Task prompt:
Using the records below, quote only the span that opens with the line containing "Continue the Blender" and closes with the line containing "return tones", exactly and inclusively.

*** Listing ***

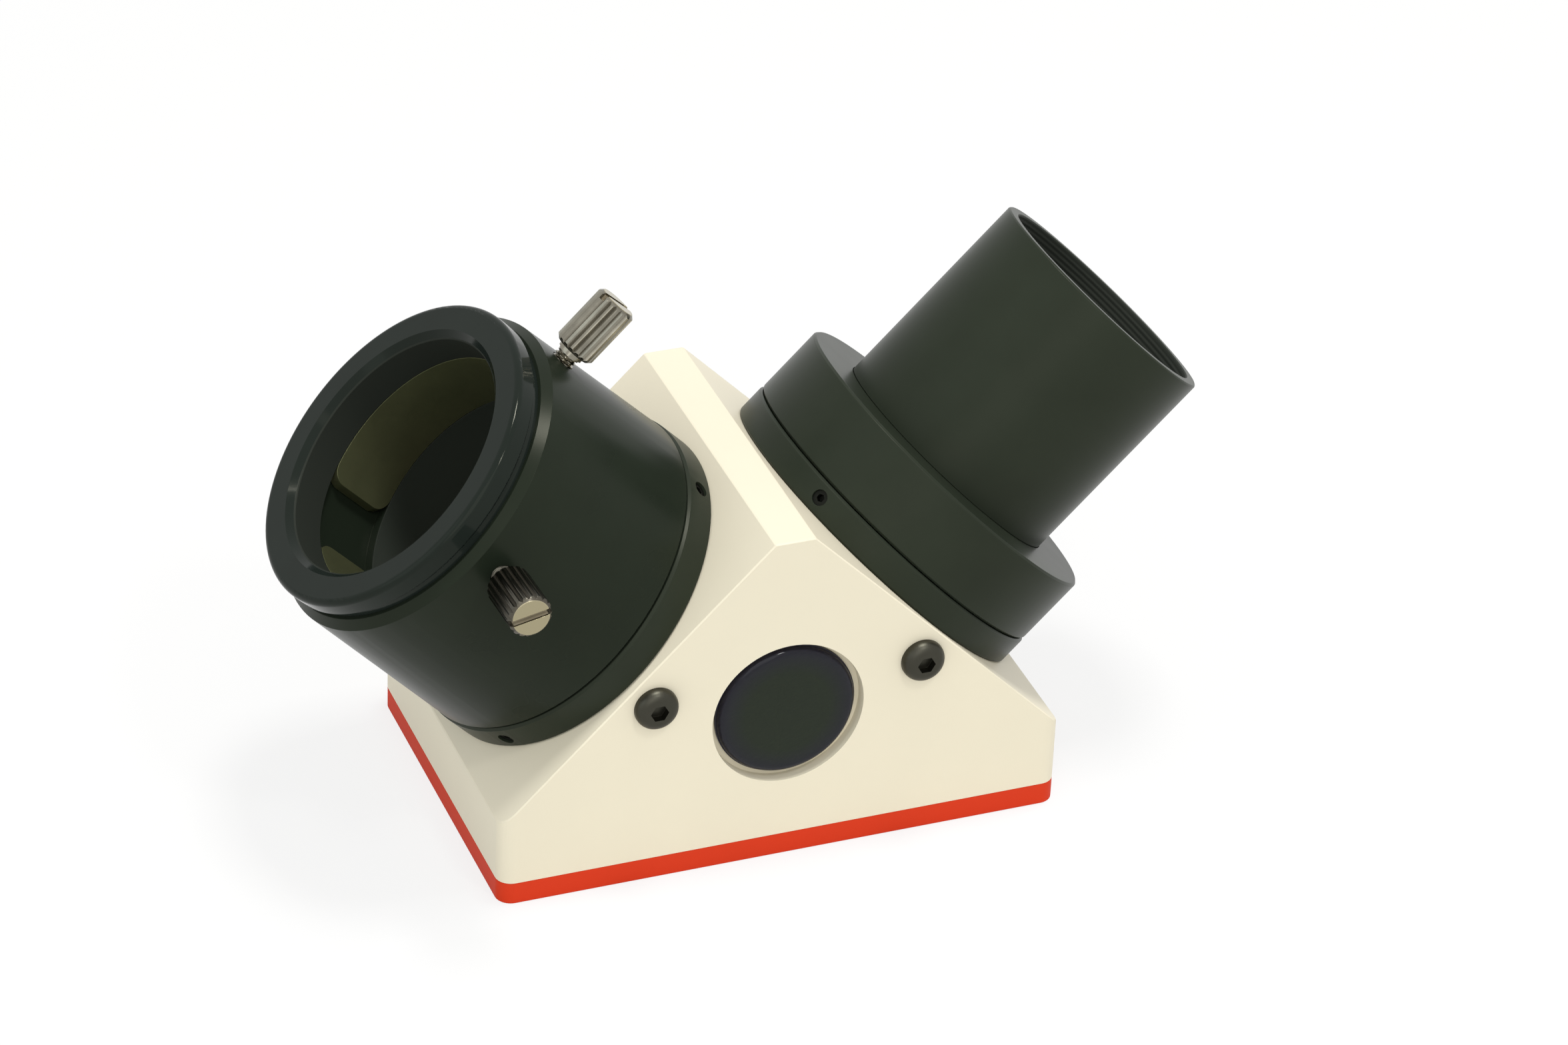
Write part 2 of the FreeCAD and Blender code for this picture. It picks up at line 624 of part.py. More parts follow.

***
*** Listing ***

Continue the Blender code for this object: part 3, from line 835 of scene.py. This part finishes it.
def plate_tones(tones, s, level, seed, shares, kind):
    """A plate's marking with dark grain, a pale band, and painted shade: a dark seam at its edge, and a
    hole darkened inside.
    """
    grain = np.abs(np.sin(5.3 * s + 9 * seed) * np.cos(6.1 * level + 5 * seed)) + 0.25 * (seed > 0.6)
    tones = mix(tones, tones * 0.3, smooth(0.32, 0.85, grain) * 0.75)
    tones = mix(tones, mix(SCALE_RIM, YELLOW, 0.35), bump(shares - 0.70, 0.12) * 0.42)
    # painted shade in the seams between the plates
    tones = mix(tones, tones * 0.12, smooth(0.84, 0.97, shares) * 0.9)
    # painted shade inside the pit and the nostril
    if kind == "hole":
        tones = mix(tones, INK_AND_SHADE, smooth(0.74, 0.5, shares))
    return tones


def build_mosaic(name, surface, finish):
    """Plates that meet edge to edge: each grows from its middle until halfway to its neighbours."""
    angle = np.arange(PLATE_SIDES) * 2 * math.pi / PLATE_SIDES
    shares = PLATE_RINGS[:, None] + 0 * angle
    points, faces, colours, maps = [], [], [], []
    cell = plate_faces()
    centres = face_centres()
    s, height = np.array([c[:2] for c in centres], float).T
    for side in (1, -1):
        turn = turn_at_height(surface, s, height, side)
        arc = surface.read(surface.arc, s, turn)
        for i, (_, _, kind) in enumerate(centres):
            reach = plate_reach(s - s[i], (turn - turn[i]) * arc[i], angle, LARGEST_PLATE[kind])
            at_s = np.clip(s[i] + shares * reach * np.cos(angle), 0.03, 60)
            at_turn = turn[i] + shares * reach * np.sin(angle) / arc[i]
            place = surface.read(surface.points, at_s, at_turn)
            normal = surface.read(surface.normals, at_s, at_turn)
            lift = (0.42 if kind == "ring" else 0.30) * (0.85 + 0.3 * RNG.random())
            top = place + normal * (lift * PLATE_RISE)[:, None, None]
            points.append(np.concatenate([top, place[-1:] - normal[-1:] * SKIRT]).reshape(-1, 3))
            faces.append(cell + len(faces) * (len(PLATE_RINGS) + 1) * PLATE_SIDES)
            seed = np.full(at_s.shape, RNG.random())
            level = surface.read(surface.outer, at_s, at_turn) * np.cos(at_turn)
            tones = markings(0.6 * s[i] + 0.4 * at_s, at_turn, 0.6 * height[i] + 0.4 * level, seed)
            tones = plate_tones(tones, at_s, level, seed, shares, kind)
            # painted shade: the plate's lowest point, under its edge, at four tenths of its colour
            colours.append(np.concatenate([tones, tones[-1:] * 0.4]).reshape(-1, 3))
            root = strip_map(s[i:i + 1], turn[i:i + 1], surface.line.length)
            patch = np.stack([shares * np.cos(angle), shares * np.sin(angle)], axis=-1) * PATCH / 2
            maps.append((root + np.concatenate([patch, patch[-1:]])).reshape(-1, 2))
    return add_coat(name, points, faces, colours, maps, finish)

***

Answer:
Continue the Blender code for this object: part 3, from line 835 of scene.py. This part finishes it.
def plate_tones(tones, s, level, seed, shares, kind):
    """A plate's marking with dark grain, a pale band, and painted shade: a dark seam at its edge, and a
    hole darkened inside.
    """
    grain = np.abs(np.sin(5.3 * s + 9 * seed) * np.cos(6.1 * level + 5 * seed)) + 0.25 * (seed > 0.6)
    tones = mix(tones, tones * 0.3, smooth(0.32, 0.85, grain) * 0.75)
    tones = mix(tones, mix(SCALE_RIM, YELLOW, 0.35), bump(shares - 0.70, 0.12) * 0.42)
    # painted shade in the seams between the plates
    tones = mix(tones, tones * 0.12, smooth(0.84, 0.97, shares) * 0.9)
    # painted shade inside the pit and the nostril
    if kind == "hole":
        tones = mix(tones, INK_AND_SHADE, smooth(0.74, 0.5, shares))
    return tones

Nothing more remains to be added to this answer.